As for Saint Dalmatus, he was at first a soldier in the second division of the soldiers known as the Scholarii. Later, however, he forsook all things and taking his son Faustus, went to the above-mentioned monastery of Saint Isaacius, where he donned the monastic habit. Through his virtue he became venerable in the sight of all. He was present at the Third Ecumenical Council that was convoked in Ephesus in 431, and there displayed his zeal for Orthodoxy against Nestorius. The Council elected him Archimandrite of the monasteries in Constantinopie. Having lived for more than eighty years, he reposed in the Lord.
The Seven Youths hid themselves in a certain cave near Ephesus in the year 250, to escape the persecution of Decius. By divine grace, a sleep came upon them and they slept for 184 years, until the reign of Saint Theodosius the Younger, when the doctrine of the resurrection was being assailed by heretics. They then awoke, that is, were resurrected, confirming in the sight of all the bodily resurrection; and again after a short time, by divine command, they reposed in the Lord in the year 434.

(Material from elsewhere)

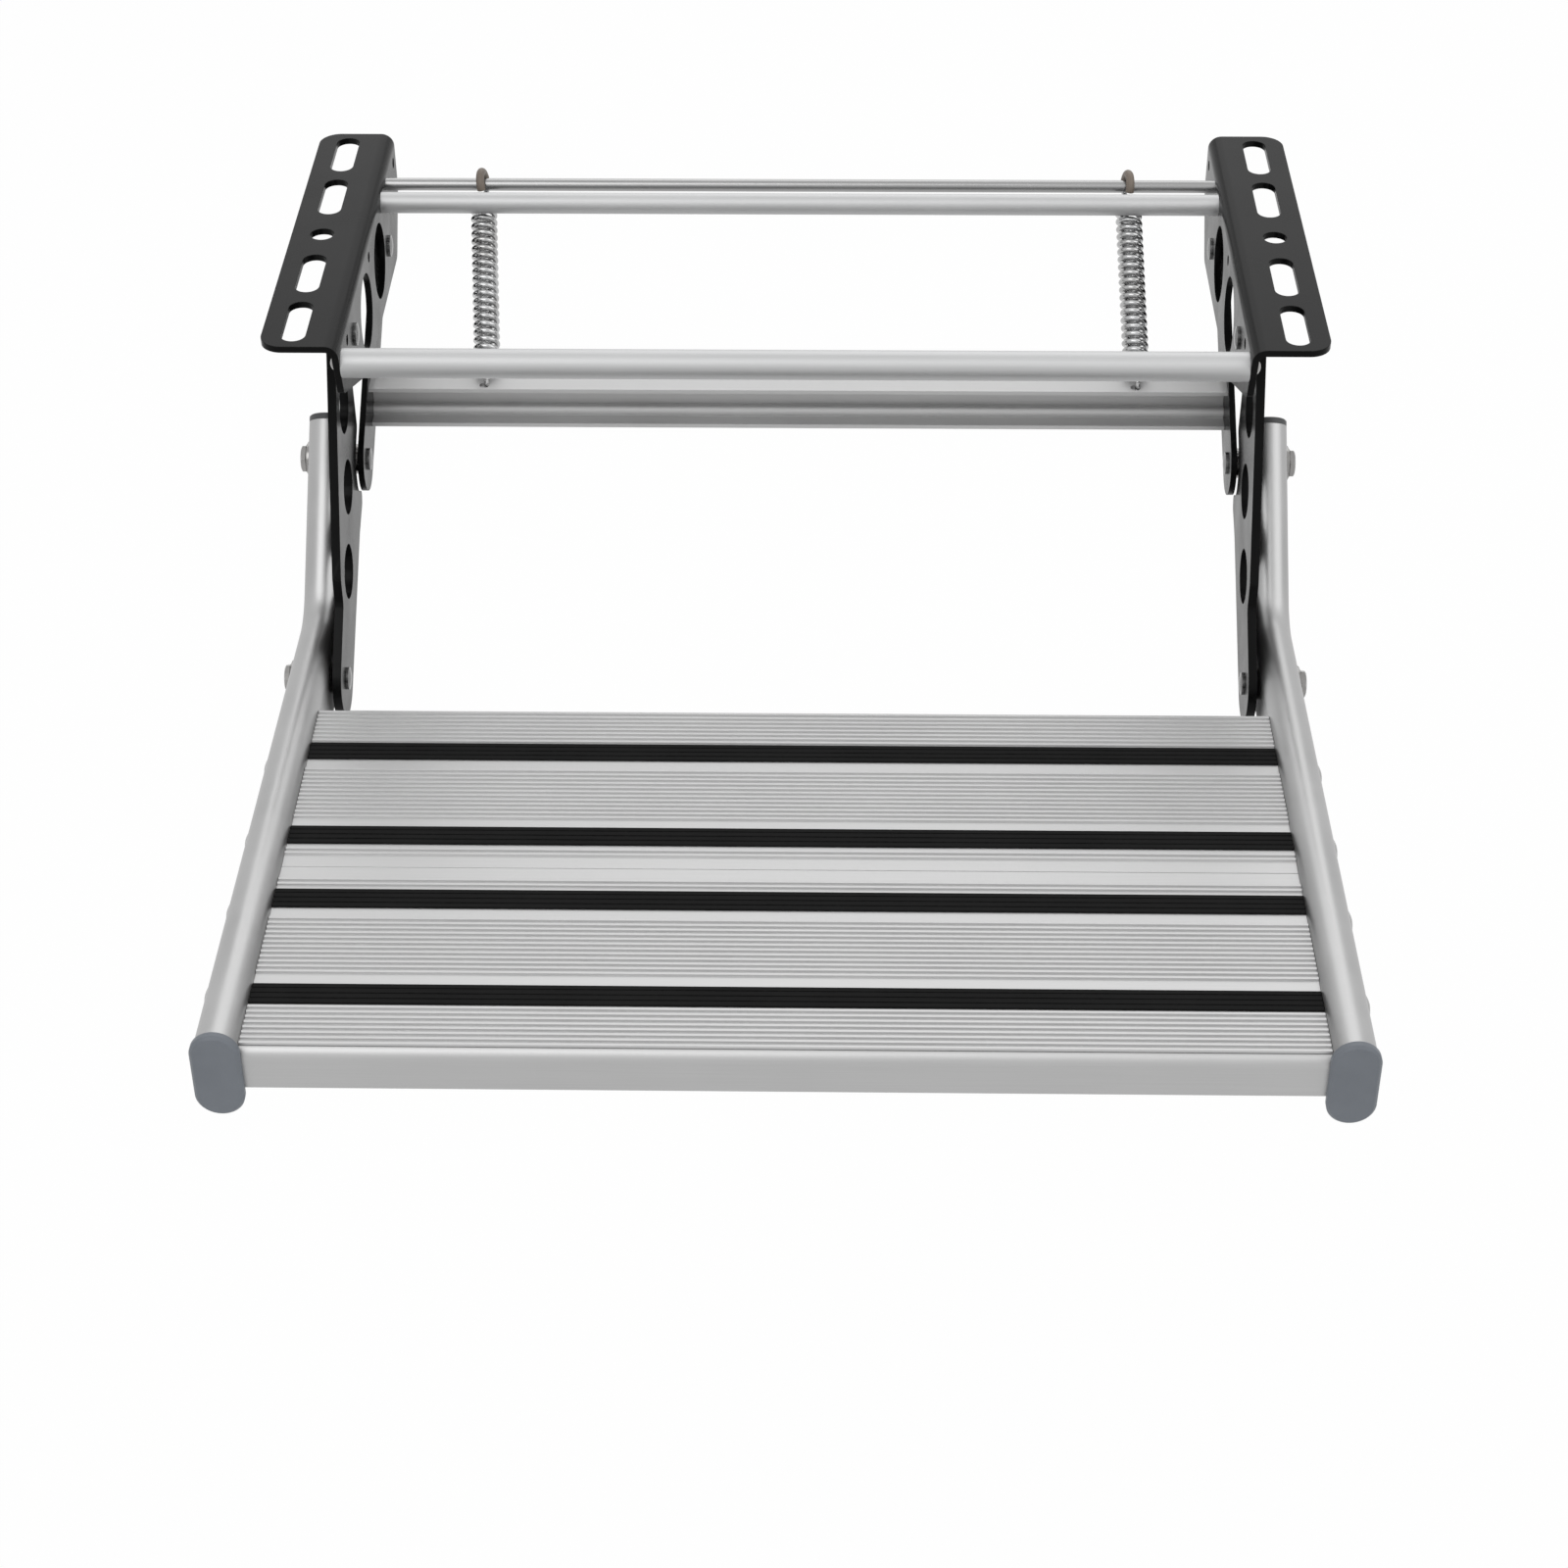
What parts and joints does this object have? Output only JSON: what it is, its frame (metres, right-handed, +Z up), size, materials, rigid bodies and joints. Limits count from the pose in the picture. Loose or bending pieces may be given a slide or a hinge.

This Martyr was from Antioch, and had been a soldier from the time of the reign of Constantius Chlorus (the father of Saint Constantine the Great) to that of Julian the Apostate. He censured Julian's ungodliness and reminded him that he was the nephew of Saint Constantine the Great, the first Christian Emperor. He reminded him further, that from his tender youth he had been nourished on the milk of piety and instructed in the Faith of Christ, had been a fellow student of Basil the Great and Gregory the Theologian, had been a reader of the Church of Nicomedia, and that he had set all these things at nought and become a transgressor of the promises made in his divine Baptism, and had offered to the idols the adoration that is due to God alone. Reminding the Apostate of all these things and reproving him, he was beheaded in the year 361, having lived altogether 110 years, and been a soldier for more than sixty.